Firewood for cooking:
Do not attempt to eliminate the use of firewood in cooking. If you are living in a village area, the exclusive use of LPG gas is an unnecessary expenditure. Large smoke-free, efficient oven designs are now available. If you are compelled to use gas, keep the option of firewood ovens, especially for prolonged cooking. Admittedly, there are locations, especially in cities, where the use of firewood is unsuited.
Hot water showers:
Before installing hot water showers, reconsider whether they are really necessary in a hot tropical climate. Go for solar water heaters, although the installation cost is high. Instant water heaters consume much less electricity compared to geysers with water tanks. Now, cheap and safe instant water heaters are available.
Lighting:
Arrange and design your residence to optimise daytime illumination until late evening. If you are constructing a new house, take this issue into account. Use LED lamps, which provide the same illumination for 85 percent less energy. In study rooms and areas that require prolonged illumination, paint the walls white. Angle – poised LED lamps with very low voltage are available. Use them for reading and studies. Routinely clean the surfaces of all lamps. Dust deposition cuts off light.
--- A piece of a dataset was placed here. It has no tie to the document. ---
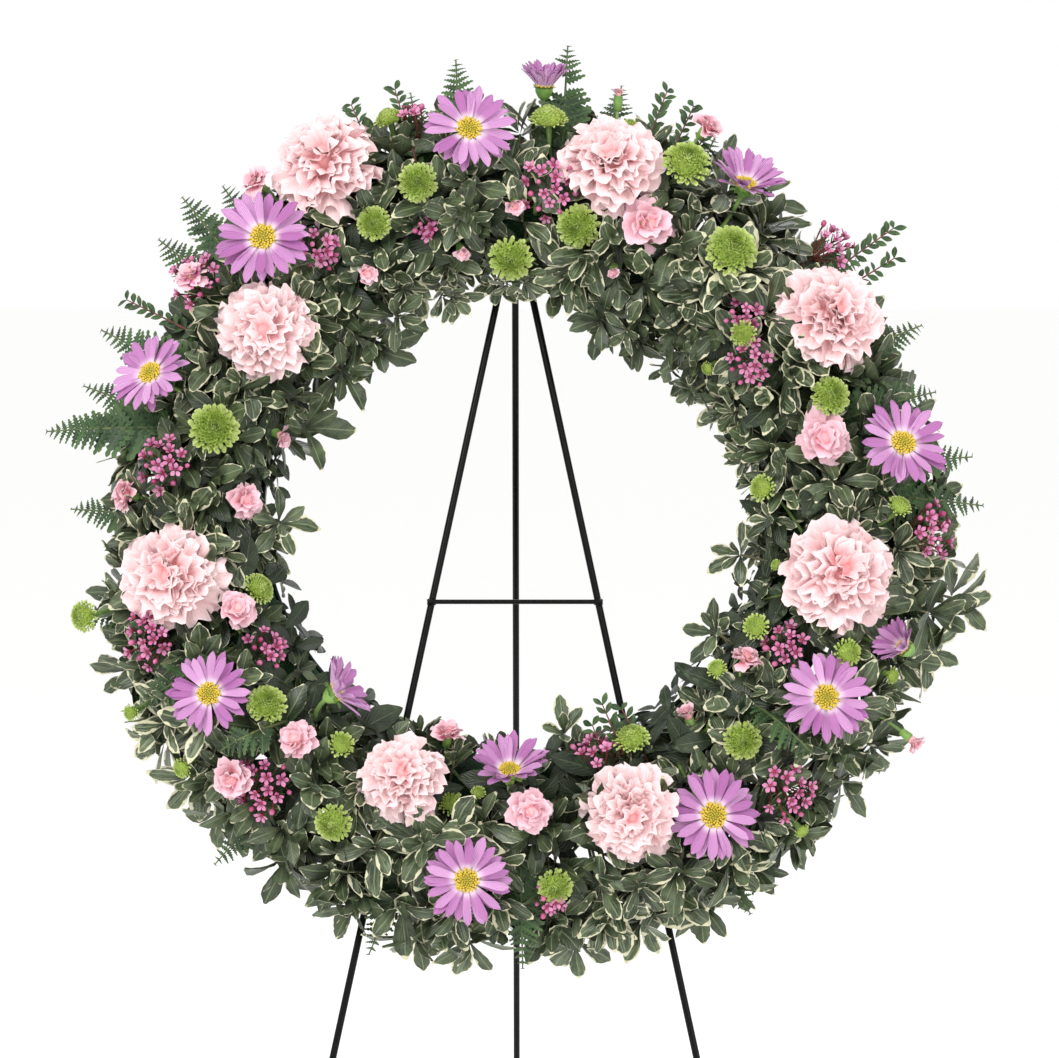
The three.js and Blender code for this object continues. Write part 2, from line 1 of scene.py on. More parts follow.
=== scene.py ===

Air conditioning and ventilation:
Air conditioning consumes prohibitively large quantities of electrical energy. You can avoid air conditioning by optimising ventilation. The principle is to have air entry points (windows) in the house near the ground level and exit points (vents or windows) near the roof. Ground level is cooler, and the region near the roof is warmer. Thus, a cool air current enters the house near the ground level and hot air is drawn by the vents near the roof. The region near the ground can be rendered cooler by planting trees. Architectural designs are available to optimise this effect. You can sense the direction of air motion by holding a thin strip of paper near the windows at the ground and near the roof level. In addition to ceiling fan, install exhaust fans in the upper points of the house to remove hot air and draw cooler air through windows near the ground. Reduce the amount of sunlight hitting the roof by shading with trees. There are techniques for increasing the reflectance of the roof with paints and other designs.
Transportation:
A good portion of your budget is drained by transportation. Irrespective of who you are, use public transport if convenient and available. As much as possible, use the telephone and email to get your things done. If the officers do not comply for no valid reason, complain. Plan your trips to the town to do several things at the same time. Whenever possible, plan to share transport. Buy energy – efficient small vehicles. Routinely examine your vehicle for energy efficiency, i.e. correct tire pressure etc.
Charge electric vehicles off peak hours. Slow charging reduces heat generation in the circuit, reducing energy loss.
Energy is costly and limited in supply. Everything you do consumes energy. Be energy conscious in all your deeds. That attitude will reduce your expenditure, lessen the environmental degradation and financial burden of the nation in importing fuel.
Educating the general public is the most effective way of implementing energy-saving strategies.